Yasuhide Fujii, managing partner of the accounting group KPMG in Myanmar, said potential candidates for listing on the stock market included locally based companies in banking, agriculture, consumer goods, infrastructure, construction, manufacturing and real estate.

But while more than 200 public companies have been registered in Myanmar, the aim is to start with just a handful when the bourse opens, said Dr Maung Maung Thein, deputy minister for finance.

“We have received applications from six local public companies and approved two. We know several corporations are qualified but to ensure quality and compactness of the stock exchange, we have decided to go with a few,” he said at a recent briefing.

Myanmar will be the last country in the CLMV (Cambodia, Laos, Myanmar and Vietnam) group to open a stock exchange, although only Vietnam’s stock market has enough liquidity to attract investor’s interest. The Phnom Penh exchange in Cambodia has just two companies listed and the Lao Securities Exchange in Vientiane only one, and trade on many days is inactive.

Officials in Myanmar began studying a stock market in 2011 with executives from the Tokyo Stock Exchange (TSE) and Daiwa Securities of Japan. The TSE and Daiwa entered an agreement with the Central Bank of Myanmar in May 2013, but it was not until September 2013 that the government and parliament approved the Securities Exchange Law with the aim to open the bourse by October 2015.

The Yangon Stock Exchange will begin with investment capital of 32 billion kyats (about 1.1 billion baht). Japan Exchange Group Inc (the successor to the TSE) and Daiwa together will hold a 49% stake in the venture.

In fact, Myanmar already has a rudimentary stock market, though few people are aware of it and trading activity in shares of the two listed companies is minimal.

The Myanmar Securities Exchange Centre (MSEC) was formed in 1996 as a joint venture between Daiwa Securities and state-owned Myanmar Economic Bank — which was recently given the go-ahead from Washington to do business with US companies.

KPMG’s Mr Fujii believes that the candidates for listing on the new bourse include Asian Green Development Bank and Myanmar Agribusiness Public Corporation [Mapco], the first agriculture-based public company.

Asia Green Development Bank is owned by tycoon Tay Za, while Mapco is owned by Ye Min Aung.

“Companies that have undertaken thorough preparation for an initial public offering will be in the best position to benefit from a listing on the Yangon Stock Exchange,” he said.

Mr Aung of Mapco says that human resources and technical issues will be major challenges for local public companies seeking to list.

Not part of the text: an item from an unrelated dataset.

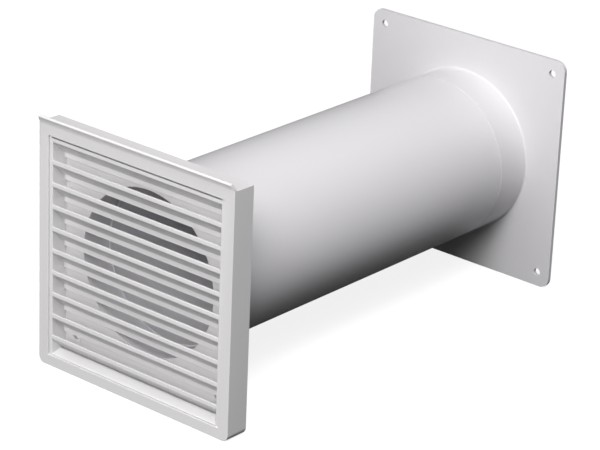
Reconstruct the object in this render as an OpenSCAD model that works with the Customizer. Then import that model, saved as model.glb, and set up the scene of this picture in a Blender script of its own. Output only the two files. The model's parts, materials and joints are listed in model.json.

“We need to create understanding with our board of directors, all of them are new to this arrangement, and we need to educate our staff. They have no experience and exposure, and time is so limited,” he said recently.

Mapco is a wholly owned non-government public corporation, established in 2012. It was formed to mobilise public savings and to foster broader investment in agriculture and agro-based industries in Myanmar.

“I had observed that foreign direct investment in this agriculture sector was very little, so Mapco was founded as the first agribusiness public company in Myanmar” he said. “Now we’re working with an international adviser and preparing for the stock exchange.”

Shinsuke Goto, the director of Daiwa Securities Exchange Group, agreed that the lack of trained personnel will be a major challenge for the stock market.

Asian Green Development Bank has not yet offered any shares to the public as its board of directors is expecting to see higher prices next year as investor demand picks up closer to the debut of the new bourse.

The bank recently increased its capital to 30 billion kyats to strengthen its balance sheet and it has ample room to raise more, as the government allows public companies to have registered capital of up to 100 billion kyats.

“There is also a large amount of detailed information that a company needs to diligently go through in order to become a quality listed firm,” Mr Fujii said.

Various advisers including KPMG have been holding forums to help companies prepare for possible listings in the future. Issues covered include assessing a company’s group structure, international accounting standards, the internal risk environment, financial reporting practices, and strategic planning from the reporting and risk perspective.

KPMG says companies will need to be certain that internal controls, compliance procedures, corporate governance policies and accounting systems will meet the demands of the exchange and applicable regulations. All of these issues can be considered part of a pre-IPO test that every company needs to pass.

“An optimal operating structure combined with sound corporate governance and transparency will enhance shareholder value, mitigate risk and ultimately provide investors with confidence in the Yangon Exchange,” the firm said in a statement.

Myanmar’s only other experience with a stock market was the Rangoon Stock Exchange which operated in the 1930s and was later closed down due to World War II. Stock trading was revived in the late 1950s but abandoned after Ne Win seized power and turned the country away from the outside world.